PAUL STANKARD

ARTIST, TEACHER, INNOVATOR, FATHER OF THE MODERN PAPERWEIGHT

2014 FEATURED ARTIST

Aligning himself with the poetry of Walt Whitman, Paul Stankard, longtime resident of Mantua, New Jersey, is celebrated for the intricate, fragile beauty of lampworked still life sculptures of botanical and insect life in clear crystal. A glassblower of scientific instruments for ten years, he initially applied his skills to creative endeavors as a diversion, which became his fulltime pursuit by the early 70s.

Considered the father of modern glass paperweights, Stankard made the decorative object into a vehicle for self expression, instilling a spiritual energy into finely realized microcosms of nature. Over the years, he developed numerous formal and technical refinements, including “cloistering” in which a layer of color glass is laminated to filter or absorb light.
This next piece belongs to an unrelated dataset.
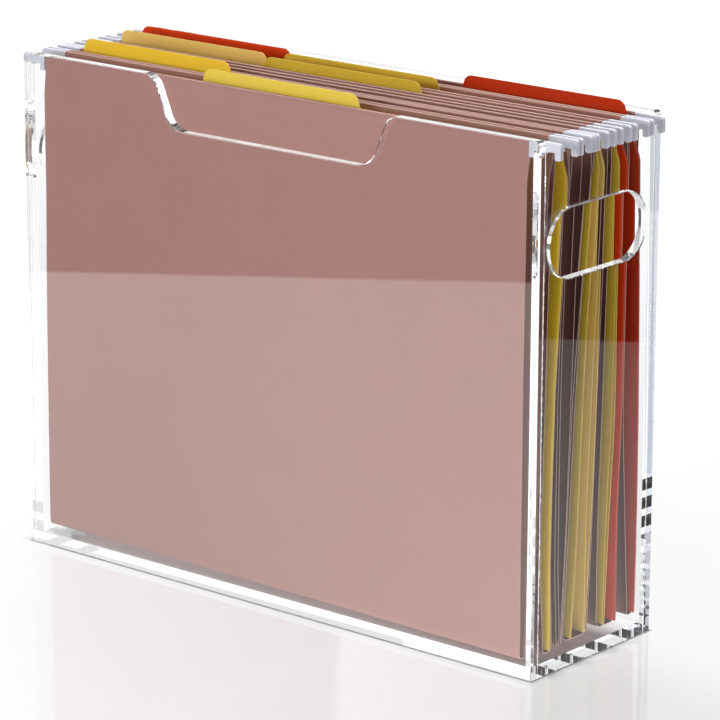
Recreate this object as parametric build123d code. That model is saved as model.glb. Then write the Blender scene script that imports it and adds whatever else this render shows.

In 2004, New York’s Museum of Arts in Design staged a retrospective Paul Stankard: A Floating World. Forty Years of an American Master in Glass, and more recently his work was showcased in the traveling exhibit Beauty Beyond Nature. The Mike and Anne Belkin Collection, the largest of the artist’s work, was donated to the Akron Museum and a selection is on display.

Distinguished Fellow of the American Craft Council and Master of the Medium at the Renwick Gallery, Smithsonian Institute, Stankard was featured in the episode “Origins” in the PBS series Craft in America.